If you question has no, or only one zero scored answer, then you can delete it and repost it. There's nothing built into the system to prevent it. If you can't delete it then reposting the question is definitely frowned upon. We even have a moderator message template that covers question repetition.

However, if you do decide to delete and repost you must bear in mind a couple of things:

  1. Other users may remember seeing your original question and think "hey, didn't you just post this?". If so, expect comments and even downvotes. This may not appear fair, but that's the way things are.

  2. Deleted and downvoted questions count towards the automatic question block. Do this too often and you'll find yourself in a situation where you can't ask any more questions for a while.
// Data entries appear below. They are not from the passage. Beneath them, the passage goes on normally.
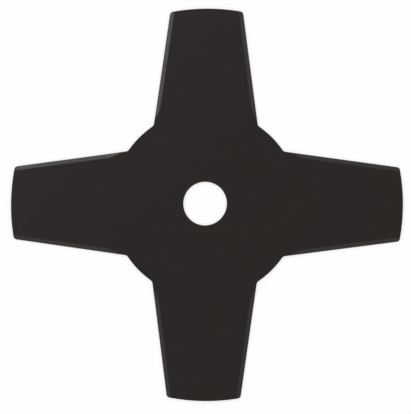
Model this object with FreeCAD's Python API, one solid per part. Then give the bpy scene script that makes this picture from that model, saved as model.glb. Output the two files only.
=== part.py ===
import FreeCAD, Part
import math
import os

# Four-arm grass blade for a brush trimmer, stamped as one plate from hardened sheet steel.
# Millimetres. +Z runs up the arbor, the origin is on its axis at the lower face, and one arm points along +X.

# Stamped plate
tip_circle_diameter = 228.6
arbor_bore_diameter = 25.4
hub_disc_diameter = 109.5
plate_thickness = 1.6

# Arms. Each width is the one between an arm's two side lines, where they cross the circle that it names.
arm_count = 4
arm_width_at_hub_disc = 60.9
arm_width_at_tip_circle = 42.75
root_fillet_radius = 2.4
tip_corner_radius = 2.2

# Cutting edges, ground on both faces along both sides of each arm, so that the blade can be turned over
cutting_edge_angle = 30.0
cutting_edge_land = 0.3
grinding_wheel_radius = 60.0
unground_length_at_root = 4.0

# Sheared edges, with the burr taken off
outline_edge_break = 0.2
bore_edge_break = 0.25

# Worked out from the sizes above
hub_disc_radius = hub_disc_diameter / 2
tip_circle_radius = tip_circle_diameter / 2
bore_radius = arbor_bore_diameter / 2
arm_pitch = 360.0 / arm_count
tool_overrun = plate_thickness
flat_enough = plate_thickness / 100

origin = FreeCAD.Vector(0, 0, 0)
up = FreeCAD.Vector(0, 0, 1)
across = FreeCAD.Vector(0, 1, 0)


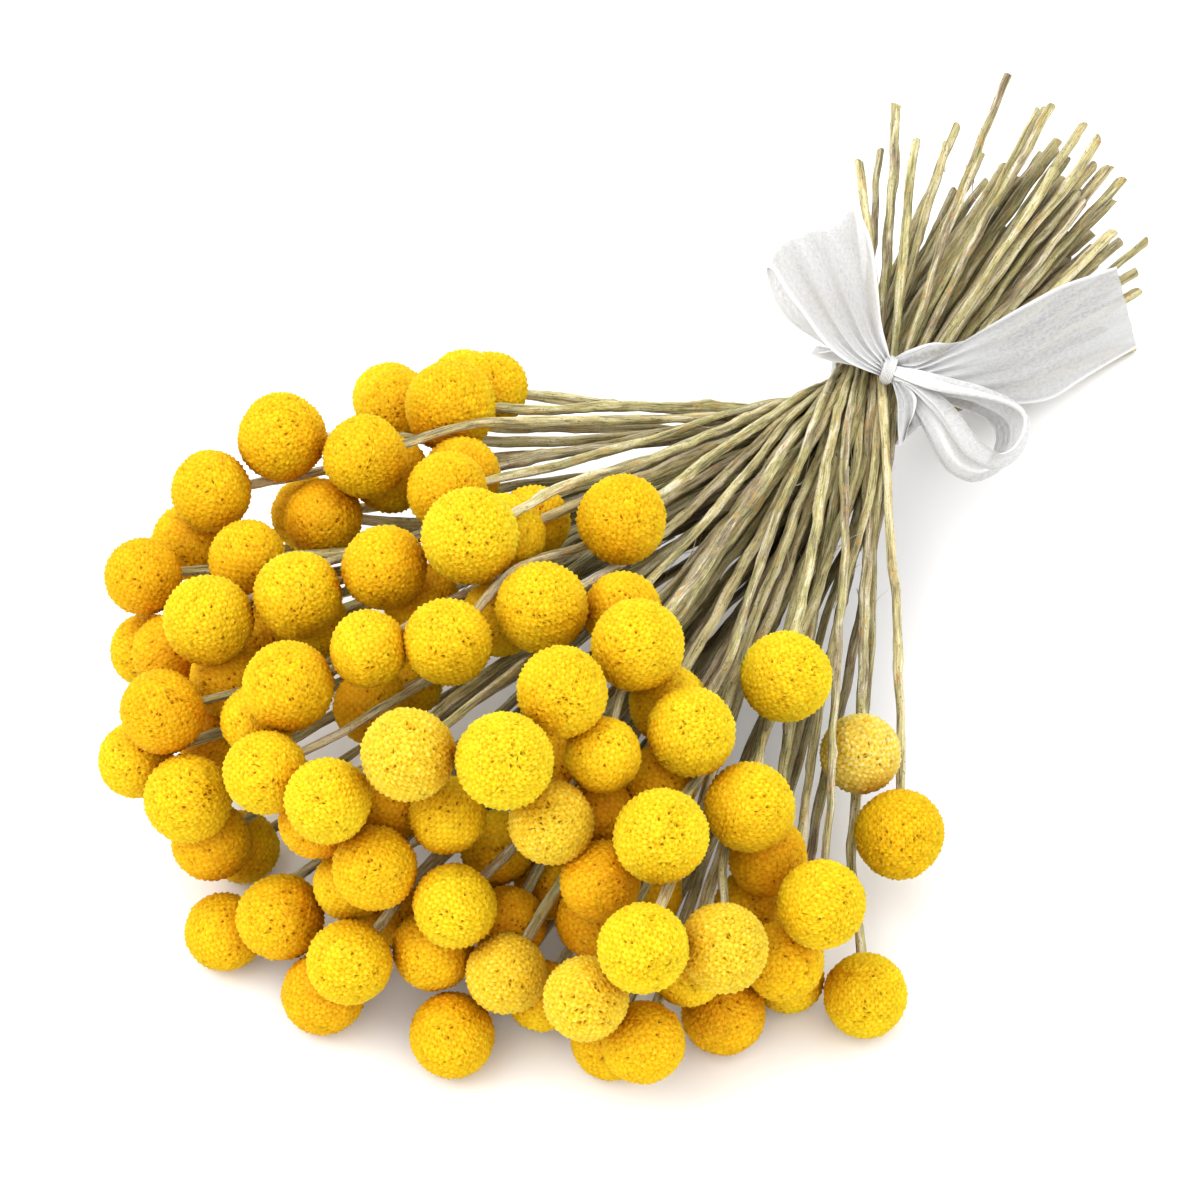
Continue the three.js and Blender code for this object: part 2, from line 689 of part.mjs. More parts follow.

Your best bet is to avoid getting into this situation in the first place. Take more care over asking questions:

  • Don't ask as soon as you have a problem, try to work it out yourself. Build a minimal solution that demonstrates the problem before you post your question. This may well lead you to the solution so you don't have to ask.
  • Write your question out in the "ask question" box but don't press "post". Read the other questions that the system suggests might be similar to yours. You never know you might get the answer from those.
  • Monitor your question closely during the first few minutes. Respond to comments with edits to the question to improve it. That might help stave off the downvotes so you don't get into this situation again.